The throughline is that a local refusal to certify is not necessarily final. Because Texas reserves most alcohol regulation to the state, a refusal lacking a basis in the Code may be improper, and an applicant can respond by formally explaining the law, seeking a variance where a legitimate requirement applies, and, if necessary, asking a court to compel certification. The key is to assess why the local body refused and to match the response to that reason.

Frequently Asked Questions

Can a city or county simply refuse to certify an application?
Not for any reason it likes. Texas law reserves most alcohol regulation to the state, so a local government may act only where the Code allows. A refusal grounded in a reason the Code does not authorize may exceed the local body’s authority and can be challenged.

What is the first thing to do about a refusal?
Usually a formal explanation rather than a fight. Communicating, often through counsel, the legal framework that governs certification and why the refusal may not be supported by the Code can resolve the matter, since many local officials are not alcohol-law specialists and may simply have misunderstood their obligations.

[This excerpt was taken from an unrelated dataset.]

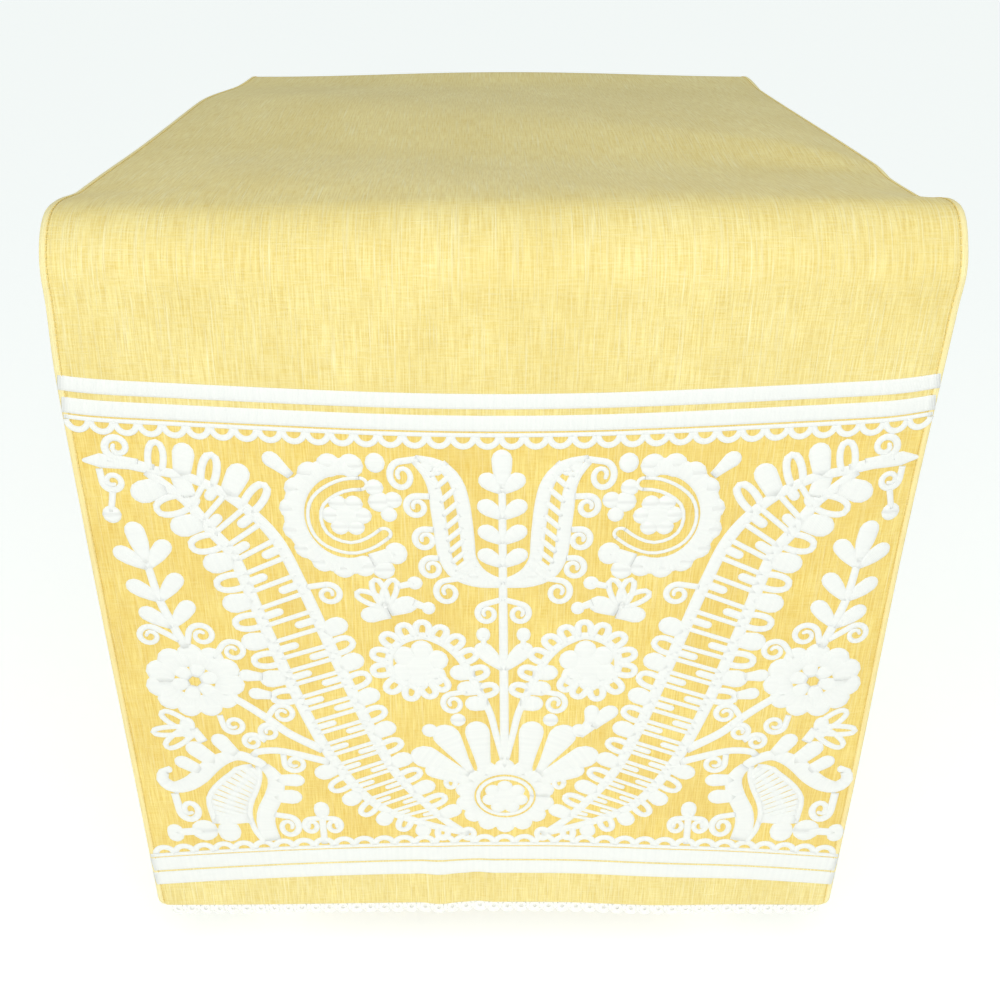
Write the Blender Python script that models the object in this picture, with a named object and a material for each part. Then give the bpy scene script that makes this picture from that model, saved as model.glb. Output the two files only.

What if the local government still will not certify?
Texas law provides avenues to seek a court order compelling certification when a refusal lacks a lawful basis. This more serious step exists so that a local body cannot indefinitely block an application without authority, though it carries the time and cost associated with litigation.


This article is general information about responding to certification refusals. It is not legal advice and does not create an attorney-client relationship. The law and local procedures can change and depend on the specific situation. Anyone facing a refusal should consult TABC or a qualified Texas attorney about their circumstances.